Take note and measure the bottom half.
Ruffle tute3
Now, you can measure all the way to the hem
or halfway or anywhere you wish for the ruffle to end and double that. For me, I went just about half way. I noticed that crotch length was good. Any longer and it can be nuisance. 
Ruffle tute 1
With those measurements, I cut two strips of fabric. One for the top half and the other for the bottom. The width of my ruffle is 1 3/4". You can make yours however you wish.
For this tunic I cut my strips against the grain (if I was to sew my ruffles on a curve, I would cut it on the bias of the fabric), but here it's just a straight sew. By cutting it in this direction, I am able to use the finished edges when joining the two strips. That way I don't have to serge the edges to prevent fraying.

Once it's sewn, open and flatten like so.
Now you can make your ruffle one of two ways... 
You can either have an "unfinished" edge (like the one above this picture) or you can have it "finished". The tunic you have seen, I did the ruffle with a finished edge. For this tunic, I prefer the unfinished look.
**If you decide on a finished edge, add 1/2" all around for the hem.**
For the unfinished edge, I did a zig-zag stitch all around to prevent fraying.
I cut any thread "snots" sticking out.
Then I took the fabric (sorry, I didn't take a pic of the unfinished edge ruffle) and folded it lengthwise to make a crease. 
This will be a guide for you when applying the stitch for    gathering.
Set your machine to the longest stitch and you will want to do two rows of stitching(on opposite sides of your crease). It's cleaner and the last thing you want to happen is have the thread break in the middle of your gathering. TRUST ME... it's not fun when that happens!
BEFORE you start to stitch, switch to a different color thread. It makes it a lot easier to spot and take out and the end. I would do one color for the top thread and a different color for the bobbin. Here's why...
When you are gathering, you want to pull on either the top threads or the bottom threads.

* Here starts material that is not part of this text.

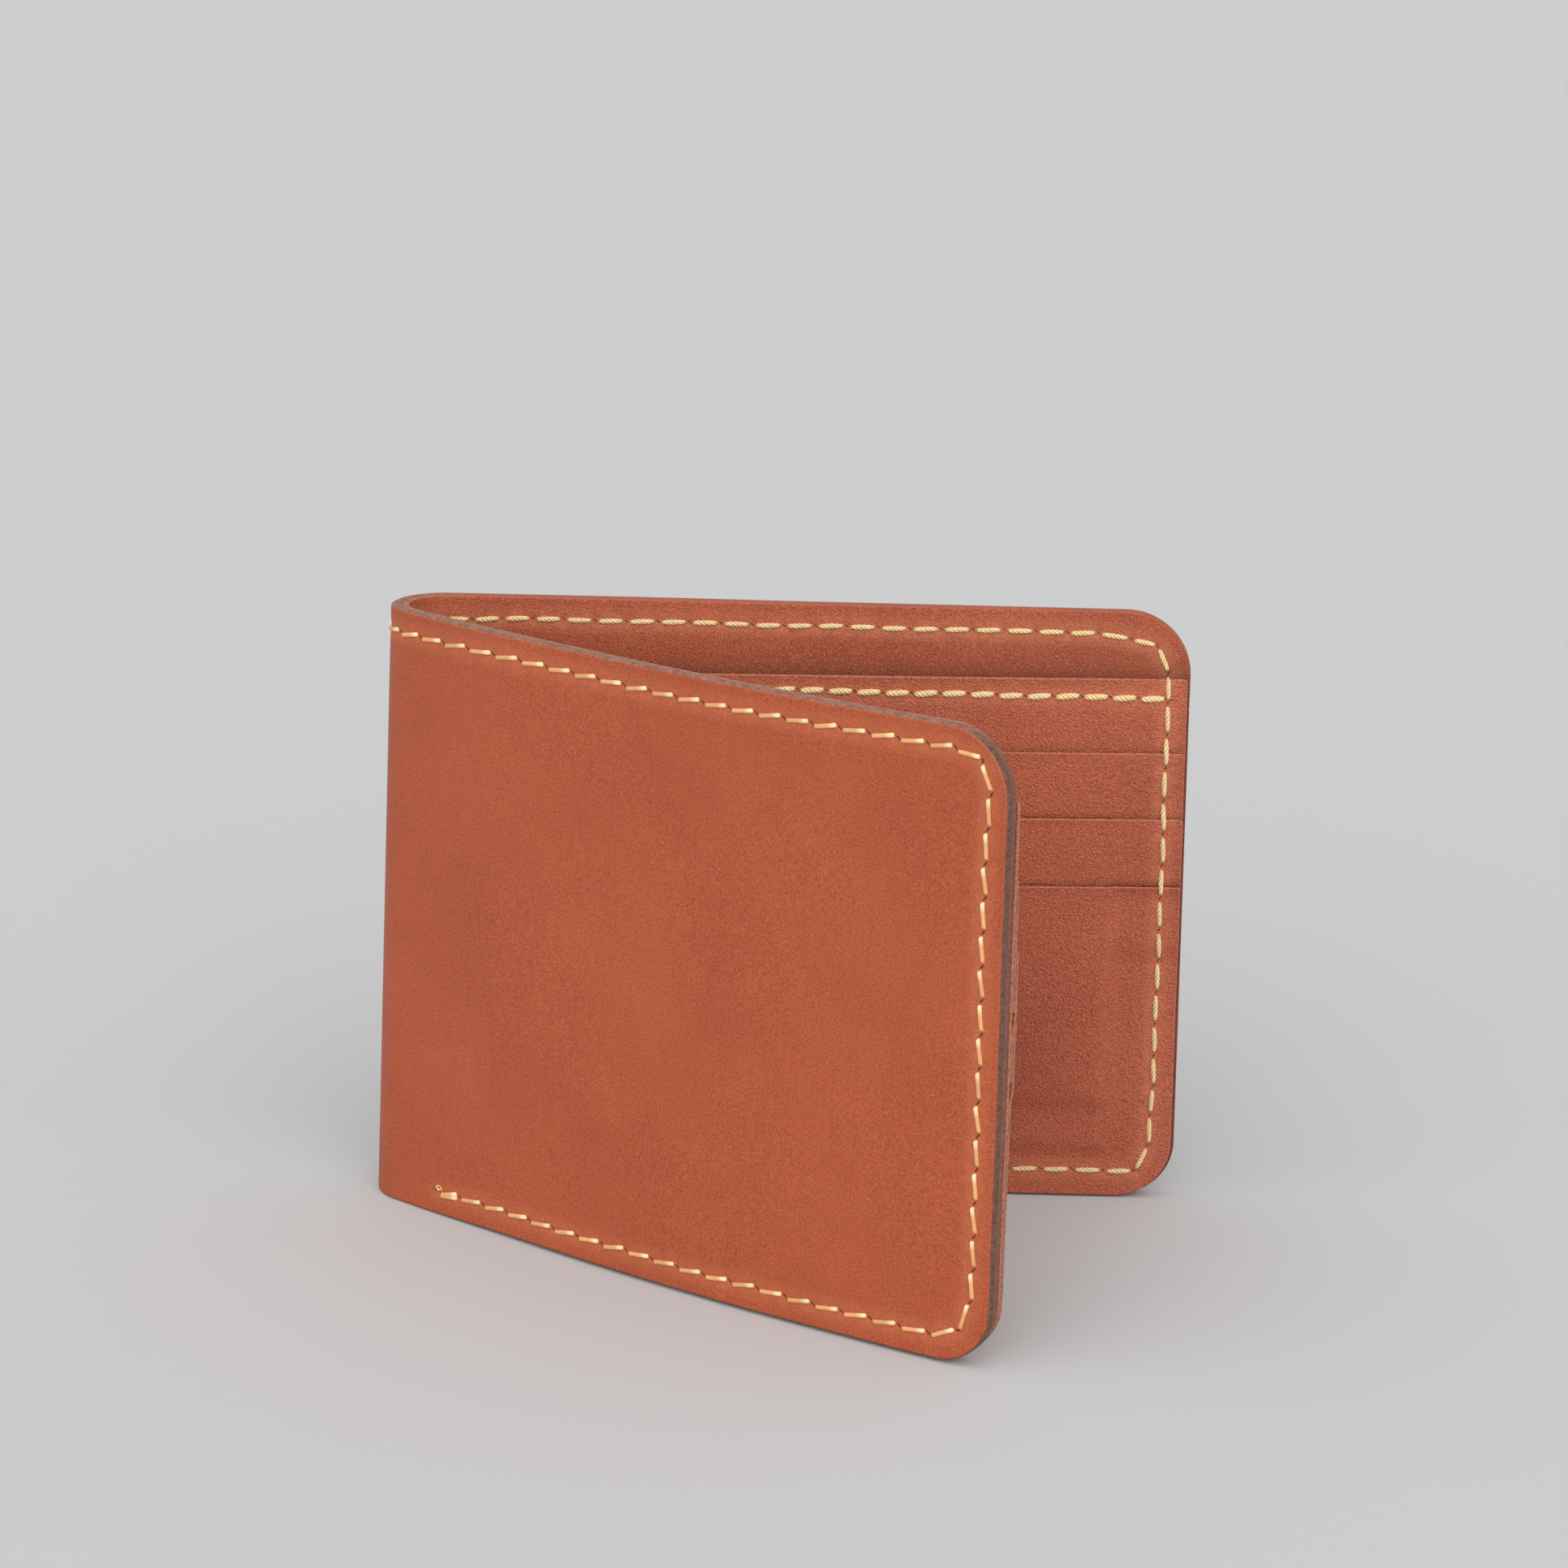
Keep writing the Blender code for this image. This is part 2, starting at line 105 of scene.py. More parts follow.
@dataclass(frozen=True)
class Layout:
    """The flat layout and the way it is bent, in metres and radians."""

    centre_x: float
    centre_y: float
    floor: float
    height: float
    half_length: float = 0.108
    fold_radius: float = 0.008
    fold_turn: float = math.radians(135.5)
    front_bow: float = math.radians(13.4)
    fold_reach: float = 0.032
    fold_push: float = 0.00105
    fold_lean: float = 0.0200

    @classmethod
    def from_frame(cls) -> "Layout":
        """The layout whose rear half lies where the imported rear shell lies."""
        low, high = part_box("rear_shell")
        return cls(high.x - cls.half_length, high.y - cls.fold_radius, low.z, high.z - low.z)

    @property
    def fold_length(self) -> float:
        """Length of the fold along the grain side."""
        return self.fold_radius * self.fold_turn

    @property
    def apex(self) -> float:
        """Place of the middle of the fold along the wallet."""
        return self.fold_length / 2

    def along(self, side: Side, distance: np.ndarray) -> np.ndarray:
        """Place along the wallet of something this far from the fold."""
        return -distance if side is Side.REAR else self.fold_length + distance

    def place(self, u: np.ndarray, height: np.ndarray, depth: np.ndarray) -> np.ndarray:
        """Bends layout points.

        Args:
            u: Place along the wallet, negative on the rear half.
            height: Height above the standing edge.
            depth: Depth below the grain side of the shell.

        Returns:
            An array of world points, one row for each.
        """
        bow_radius = self.half_length / self.front_bow
        turn = np.clip(u, 0.0, self.fold_length) / self.fold_radius
        out_x, out_y = -np.sin(turn), np.cos(turn)
        on_x, on_y = -np.cos(turn), -np.sin(turn)
        arm = self.fold_radius - depth
        bend = np.maximum(u - self.fold_length, 0.0) / bow_radius
        bow_arm = bow_radius - depth
        shift = self.fold_radius - bow_radius
        bowed_x = out_x * (shift + bow_arm * np.cos(bend)) + on_x * bow_arm * np.sin(bend)
        bowed_y = out_y * (shift + bow_arm * np.cos(bend)) + on_y * bow_arm * np.sin(bend)
        x = np.where(u > self.fold_length, bowed_x, out_x * arm + np.maximum(-u, 0.0))
        y = np.where(u > self.fold_length, bowed_y, out_y * arm)
        near_fold = 0.5 + 0.5 * np.cos(math.pi * np.clip((u - self.apex) / self.fold_reach, -1.0, 1.0))
        push = (self.fold_push - self.fold_lean * height) * near_fold
        x = x - push * math.sin(self.fold_turn / 2)
        y = y + push * math.cos(self.fold_turn / 2)
        return np.stack([x + self.centre_x, y + self.centre_y, height + self.floor + 0.0 * u], axis=-1)

    def fold_line(self) -> tuple[Vector, Vector, Vector]:
        """Points before, at and after the middle of the fold, in line across it.

        Returns:
            The three points.
        """
        turn = self.apex / self.fold_radius
        middle = Vector(self.place(np.array(self.apex), np.array(0.0), np.array(0.0)))
        reach = Vector((-math.cos(turn), -math.sin(turn), 0.0)) * self.fold_radius * math.sin(turn)
        return middle - reach, middle, middle + reach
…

It just makes it easier to spot which one is which.
Okay, remember when I had you take measurements of the top and bottom half of the tunic for your ruffle, and cut two strips of fabric? There's a method to my madness...
That seam is going to be another guideline for you. 
Ruffle tute4
You will line that ruffle seam to the shirt seam and gather the ruffle to the measurements of the top and bottom halves.

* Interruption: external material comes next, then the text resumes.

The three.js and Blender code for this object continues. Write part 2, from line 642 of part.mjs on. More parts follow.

Here's the top half and do the bottom half the same way. Make sure you have the seams lined up while you're doing this.
To keep my ruffle from unraveling, I'll tie a not at the ends.
Ruffle tute5
Now take your ruffle and double stitch the
BOTTOM HALF. All the way up to the seam. Make sure to back stitch to secure.
Now you are going to stitch the
TOP HALF to the tunic. I'll place a book underneath the front of the shirt so that while pinning, I won't accidentally pin the back side of the shirt as well.
Ruffle tute6
Line up your edges. Pin.
It's okay if your stitch isn't straight. That's where the ribbon comes in handy!
Ruffle tute7
Stitch up to the seams. 
Back stitch to secure.
After it has been sewn on, go ahead and remove the gathering stitch. CAREFUL! You don't want to cut the permanent stitch!

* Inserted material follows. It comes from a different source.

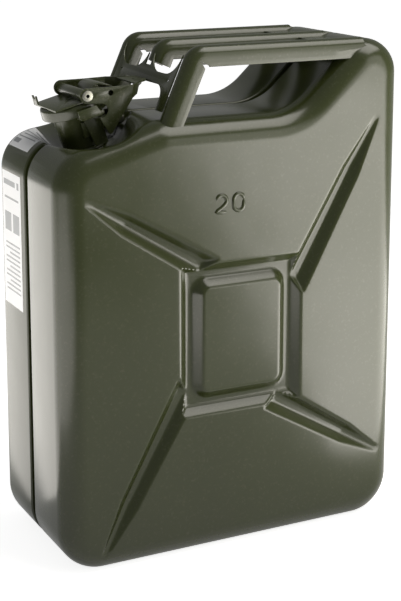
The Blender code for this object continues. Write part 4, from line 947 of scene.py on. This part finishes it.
def cap_profile():
    """The cap's section: a pressed dish with a rounded shoulder, bored for its rivet."""
    inner = CAP_EDGE - CAP_WALL
    centre_x = CAP_RADIUS - CAP_EDGE
    centre_z = CAP_TOP - CAP_EDGE
    profile = [(CAP_BORE, CAP_TOP)]
    profile += arc(centre_x, centre_z, CAP_EDGE, math.pi / 2, 0, steps=10)
    lip = CAP_WALL / 2
    profile += arc(CAP_RADIUS - lip, CAP_LOW + lip, lip, 0, -math.pi, steps=6)
    profile += arc(centre_x, centre_z, inner, 0, math.pi / 2, steps=8)
    profile.append((CAP_BORE, CAP_TOP - CAP_WALL))
    return profile


# Materials

def feed(tree, node, settings):
    """Link or set those inputs of a node, or else its attributes."""
    for name, value in settings.items():
        title = name.replace("_", " ").title() if name not in node.inputs else name
        if title not in node.inputs:
            setattr(node, name, value)
        elif isinstance(value, bpy.types.NodeSocket):
            tree.links.new(value, node.inputs[title])
        else:
            node.inputs[title].default_value = value


def add(tree, kind, output, **settings):
    """Add a node of that kind with those settings, and return that output."""
    node = tree.nodes.new(kind)
    feed(tree, node, settings)
    return node.outputs[output]


def started(name):
    """A new material, its tree, its shader and the place on the object in metres."""
    material = bpy.data.materials.new(name)
    material.use_nodes = True
    tree = material.node_tree
    return material, tree, tree.nodes["Principled BSDF"], add(tree, "ShaderNodeTexCoord", "Object")


def shade(colour, share):
    """A colour made darker or lighter by a share, with its alpha."""
    return (*(min(channel * share, 1) for channel in colour), 1)


def sprayed_enamel(name, colour, gloss, dust):
    """Sprayed olive enamel on steel sheet: wet gloss, faint orange peel, a slow drift of tone and a little dust."""
    material, tree, shader, place = started(name)
    drift = add(tree, "ShaderNodeTexNoise", "Fac", Vector=place, Scale=1 / (90 * MM), Detail=2.0)
    tone = add(tree, "ShaderNodeMixRGB", "Color", Fac=drift, Color1=shade(colour, 0.93), Color2=shade(colour, 1.07))
    specks = add(tree, "ShaderNodeTexNoise", "Fac", Vector=place, Scale=1 / (2.4 * MM), Detail=4.0)
    film = add(tree, "ShaderNodeMapRange", "Result", Value=specks, From_Min=0.56, From_Max=0.78, To_Max=dust)
    coated = add(tree, "ShaderNodeMixRGB", "Color", Fac=film, Color1=tone, Color2=shade(linear("9A9684"), 1))
    dull = add(tree, "ShaderNodeMapRange", "Result", Value=drift, From_Min=0.3, From_Max=0.7,
               To_Min=gloss * 0.88, To_Max=gloss * 1.15)
    # Orange peel stands about 1.5 mm apart on the real coat, drawn at 3 mm so that it shows
    peel = add(tree, "ShaderNodeTexNoise", "Fac", Vector=place, Scale=1 / (3 * MM), Detail=1.0, Roughness=0.4)
    rough = add(tree, "ShaderNodeBump", "Normal", Strength=0.12, Distance=0.1 * MM, Height=peel)
    wave = add(tree, "ShaderNodeTexNoise", "Fac", Vector=place, Scale=1 / (55 * MM), Detail=1.0)
    sheet = add(tree, "ShaderNodeBump", "Normal", Strength=0.5, Distance=0.8 * MM, Height=wave, Normal=rough)
    feed(tree, shader, {"Base Color": coated, "Roughness": dull, "Normal": sheet, "IOR": 1.5})
    return material


def zinc_plating(name, roughness):
    """Zinc plated steel: grey, finely clouded, its gloss uneven from handling."""
    material, tree, shader, place = started(name)
    grain = add(tree, "ShaderNodeTexNoise", "Fac", Vector=place, Scale=1 / (1.2 * MM), Detail=3.0)
    tone = add(tree, "ShaderNodeMixRGB", "Color", Fac=grain, Color1=shade(linear("86867C"), 1),
               Color2=shade(linear("B4B4A8"), 1))
    dull = add(tree, "ShaderNodeMapRange", "Result", Value=grain, From_Min=0.3, From_Max=0.7,
               To_Min=roughness * 0.8, To_Max=roughness * 1.2)
    feed(tree, shader, {"Base Color": tone, "Roughness": dull, "Metallic": 1.0})
    return material


def nitrile_rubber(name):
    """Moulded nitrile rubber of the gasket: black, matt, finely grained."""
    material, tree, shader, place = started(name)
    grain = add(tree, "ShaderNodeTexNoise", "Fac", Vector=place, Scale=1 / (0.8 * MM), Detail=2.0)
    tone = add(tree, "ShaderNodeMixRGB", "Color", Fac=grain, Color1=shade(linear("141414"), 1),
               Color2=shade(linear("222222"), 1))
    rough = add(tree, "ShaderNodeBump", "Normal", Strength=0.3, Distance=0.1 * MM, Height=grain)
    feed(tree, shader, {"Base Color": tone, "Normal": rough, "Roughness": 0.75})
    return material


def coated_paper(name, colour):
    """Coated label paper: smooth and a little glossy, its print slightly uneven."""
    material, tree, shader, place = started(name)
    cloud = add(tree, "ShaderNodeTexNoise", "Fac", Vector=place, Scale=1 / (12 * MM), Detail=2.0)
    tone = add(tree, "ShaderNodeMixRGB", "Color", Fac=cloud, Color1=shade(colour, 0.94), Color2=shade(colour, 1))
    fibre = add(tree, "ShaderNodeTexNoise", "Fac", Vector=place, Scale=1 / (1.5 * MM), Detail=2.0)
    rough = add(tree, "ShaderNodeBump", "Normal", Strength=0.08, Distance=0.05 * MM, Height=fibre)
    feed(tree, shader, {"Base Color": tone, "Normal": rough, "Roughness": 0.35})
    return material


def finish(name):
    """The material of that name, made once."""
    made = bpy.data.materials.get(name)
    if made is not None:
        return made
    colours = bpy.context.scene.fuel_can_finish
    makers = {
        "glossy_olive_enamel": lambda: sprayed_enamel(name, colours.enamel, gloss=0.22, dust=0.06),
        "fittings_enamel": lambda: sprayed_enamel(name, colours.fittings, gloss=0.27, dust=0.22),
        "zinc_plated_steel": lambda: zinc_plating(name, roughness=0.35),
        "nitrile_rubber": lambda: nitrile_rubber(name),
        "label_paper": lambda: coated_paper(name, colours.paper),
        "label_ink": lambda: coated_paper(name, colours.ink),
    }
    return makers[name]()


# The stage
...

Voila! You got yourself a fancy-schmancy ruffle!
REPEAT the steps to do the other side.
I got a little ruffle happy and added a few more to my tunic...
Ruffle done without
Whatcha think? Hmmm... wait a minute... it's missing something...
DUH! The ribbon!
So just measure the length and add 1/4"-1/2" to the ends for the hem. Pin it to the ruffle HIDING the stitch (remember what I said about not having a perfect straight stitch?) and stitch all around the edge of the ribbon. Try to get as close to the edge of the ribbon.
Ruffle done with 
Ooooh... much better!
And there you have it!!!
Hmmm... I'm having second thoughts about the second row of ruffles... 
What do you think? 





  1. clever lady. that great. im so gonna do one for me now. there goes my pattern ban!

    1. Thank you! I have a lot of patterns and there are a FEW that make my list, and this is one of them. I'd say if you have to get a pattern, this is one of them!